PerformanceTester::TestResults results1;
PerformanceTester::test(funct1__, funct2__, 9999999U, results1);

Results:

5) Mass equality comparison speed test

Testing 'not equal' operators speed in case of the static str. hash code is already calculated.

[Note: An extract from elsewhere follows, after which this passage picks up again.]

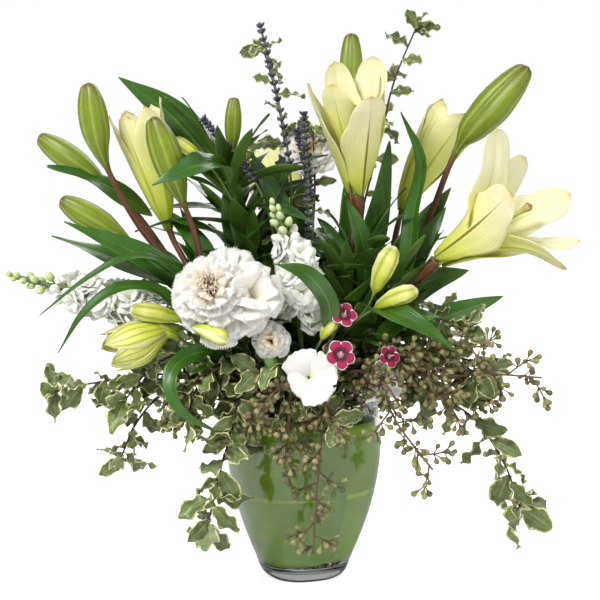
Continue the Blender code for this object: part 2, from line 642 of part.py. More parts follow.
def main():
    clear_scene()
    collection = bpy.data.collections.new("lilies_in_a_vase")
    bpy.context.scene.collection.children.link(collection)
    colours = {
        "glass": finish("clear glass", (0.86, 0.92, 0.88), 0.03, transmission=1.0),
        "liner": finish("aspidistra leaf", (0.10, 0.22, 0.05), 0.35),
        "stem": finish("lily stem", (0.14, 0.20, 0.05), 0.5),
        "leaf": finish("lily leaf", (0.09, 0.24, 0.04), 0.4),
        "bud": finish("lily bud", (0.36, 0.46, 0.07), 0.45),
        "tepal": finish("lily tepal", (0.90, 0.88, 0.58), 0.5),
        "pistil": finish("lily pistil", (0.45, 0.48, 0.14), 0.45),
        "white": finish("white petal", (0.92, 0.90, 0.84), 0.6),
        "pink": finish("magenta petal", (0.55, 0.03, 0.16), 0.55),
        "lavender": finish("lavender", (0.16, 0.13, 0.26), 0.8),
        "cream": finish("cream petal", (0.80, 0.82, 0.45), 0.5),
        "variegated": finish("variegated leaf", (0.22, 0.30, 0.16), 0.5),
        "seed": finish("eucalyptus seed", (0.38, 0.38, 0.20), 0.6),
    }
    make_vase(colours["glass"])
    make_liner(colours["liner"])
    make_lilies(colours)
    make_carnations(colours)
    make_stock(colours)
    make_single_flowers(colours)
    make_lavender(colours)
    make_alstroemeria(colours)
    make_pittosporum(colours)
    make_eucalyptus(colours)


main()
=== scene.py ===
"""The looks of a vase of lilies: petals, leaves, seeds, glass and water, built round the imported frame.

Every surface is a function of two parameters on a grid. Where a piece stands for a CAD node, its route,
widths and places are read from that node's own rings of vertices, so it follows the frame.
"""

import json
import math

import bpy
import numpy as np
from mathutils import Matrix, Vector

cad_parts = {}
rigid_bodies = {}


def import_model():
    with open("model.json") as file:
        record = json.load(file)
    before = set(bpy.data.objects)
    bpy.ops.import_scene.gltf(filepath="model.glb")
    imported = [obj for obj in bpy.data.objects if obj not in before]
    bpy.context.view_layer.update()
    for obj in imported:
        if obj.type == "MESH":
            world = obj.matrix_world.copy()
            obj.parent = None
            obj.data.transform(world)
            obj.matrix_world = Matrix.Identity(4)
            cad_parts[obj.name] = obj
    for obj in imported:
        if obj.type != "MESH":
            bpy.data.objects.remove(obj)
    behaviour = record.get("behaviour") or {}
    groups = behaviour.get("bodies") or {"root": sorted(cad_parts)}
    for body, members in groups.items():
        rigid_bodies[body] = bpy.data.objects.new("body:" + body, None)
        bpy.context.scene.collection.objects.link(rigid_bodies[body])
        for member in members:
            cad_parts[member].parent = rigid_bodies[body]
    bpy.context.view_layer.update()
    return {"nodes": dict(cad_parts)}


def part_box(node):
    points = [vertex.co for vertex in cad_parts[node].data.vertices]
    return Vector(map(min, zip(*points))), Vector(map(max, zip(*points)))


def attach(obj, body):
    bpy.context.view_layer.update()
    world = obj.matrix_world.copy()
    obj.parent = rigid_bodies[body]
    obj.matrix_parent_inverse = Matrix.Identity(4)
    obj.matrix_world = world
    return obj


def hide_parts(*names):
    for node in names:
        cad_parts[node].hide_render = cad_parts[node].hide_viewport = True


bl_info = {
    "name": "Lilies in a Vase",
    "version": (1, 0, 0),
    "blender": (4, 5, 0),
    "location": "View3D > Sidebar > Lilies",
    "description": "Builds a bouquet of lilies, carnations, stock and greenery in a leaf-lined glass vase",
    "category": "Add Mesh",
}

for _leftover in list(bpy.data.objects):
    bpy.data.objects.remove(_leftover)

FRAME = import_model()
MOUTH = np.array([0.0, 0.0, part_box("vase")[1].z])
TAU = 2 * math.pi
GOLDEN = math.pi * (3 - math.sqrt(5))
UP = np.array([0, 0, 1.0])


# ---- reading the frame ------------------------------------------------------------------------


def merged_mesh(node):
    """The node's points, with doubles merged, and its triangles as rows of three indices."""
    mesh = FRAME["nodes"][node].data
    co = np.empty(len(mesh.vertices) * 3, np.float32)
    mesh.vertices.foreach_get("co", co)
    mesh.calc_loop_triangles()
    tri = np.empty(len(mesh.loop_triangles) * 3, np.int32)
    mesh.loop_triangles.foreach_get("vertices", tri)
    points, index = np.unique(np.round(co.reshape(-1, 3).astype(float), 6), axis=0, return_inverse=True)
    return points, index.reshape(-1)[tri].reshape(-1, 3)


def rings(node, count):
    """The node's rows of points, each row a list, walked outwards from the end nearest the vase.

    The first row is the count points nearest to that end, or all that lie on the floor where count
    is 0. Each next row is every new point that shares an edge with the row before.
    """
    points, tri = merged_mesh(node)
    start = np.zeros(3) if points[:, 2].min() < 0.02 else MOUTH
    foot = points[np.argmin(np.linalg.norm(points - start, axis=1))]
    row = np.argsort(np.linalg.norm(points - foot, axis=1))[:count]
    if not count:
        row = np.flatnonzero(points[:, 2] < 0.0005)
    edges = np.concatenate([tri[:, [0, 1]], tri[:, [1, 2]], tri[:, [2, 0]]])
    edges = np.concatenate([edges, edges[:, ::-1]])
    seen = np.zeros(len(points), bool)
    rows = []
    while len(row):
        seen[row] = True
        rows.append(points[row])
        touched = np.unique(edges[np.isin(edges[:, 0], row), 1])
        row = touched[~seen[touched]]
    return rows


def route_of(node, count=8):
    """A tube node's centre line and radii, as an array of rows x, y, z, radius.

    A point far from the middle of its row belongs to the next row, and is left out.
    """
    found = []
    for row in rings(node, count):
        off = np.linalg.norm(row - np.median(row, axis=0), axis=1)
        row = row[off <= 2 * np.median(off) + 1e-6]
        if len(row) >= 3:
            centre = row.mean(0)
            found.append([*centre, np.linalg.norm(row - centre, axis=1).mean()])
    return np.array(found)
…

Test code (diff. symbol towards the end) :

C++

static auto const STR1
  = "cam834mht8xth,a4xh387th,txh87c347837 g387go4 4w78t g34 3g7rgo bvgq7 tgq3874g478g8g oebgbg8 b"
    "cwmc8htcw,o7845mt754cm8w4gcm8w4gc78w4gcw4cw4yc4c4xn34x63gc7sch74s4h5mc7h7cn34xm7xg78gxm7384x";

static auto const STR2
  = "cam834mht8xth,a4xh387th,txh87c347837 g387go4 4w78t g34 3g7rgo bvgq7 tgq3874g478g8g oebgbg8 b"
    "cwmc8htcw,o7845mt754cm8w4gcm8w4gc78w4cw4cw4yc4c4xn34x63gc7sc_74s4h5mc7h7cn34xm7xg78gxm7384x";

struct Funct1__ {

  Funct1__() throw() : str1(STR1), str2(STR2) {
    //// Prehash
    str1.hash();
    str2.hash();
  }

  volatile int operator()() throw() {
    volatile auto result = (str1 != str2);
    return 0;
  }

  StaticallyBufferedStringLight<char, 255U> str1;
  StaticallyBufferedStringLight<char, 255U> str2;
} funct1__;

struct Funct2__ {

  Funct2__() throw() : str1(STR1), str2(STR2) {}

  volatile int operator()() throw() {
    volatile auto result = (str1 != str2);
    return 0;
  }

  std::string str1;
  std::string str2;
} funct2__;

PerformanceTester::TestResults results1;
PerformanceTester::test(funct1__, funct2__, 9999999U, results1);

Results:

Same test with the very first diff. symbol:

Points of Interest

Class using TypeHelpers, GenericRAIterator + CompareUtils, FuncUtils, and MathUtils + HashUtils modules.

This module is just a small part of the library, which uses C++11 features and which I am working under now, I decided to make it a public property.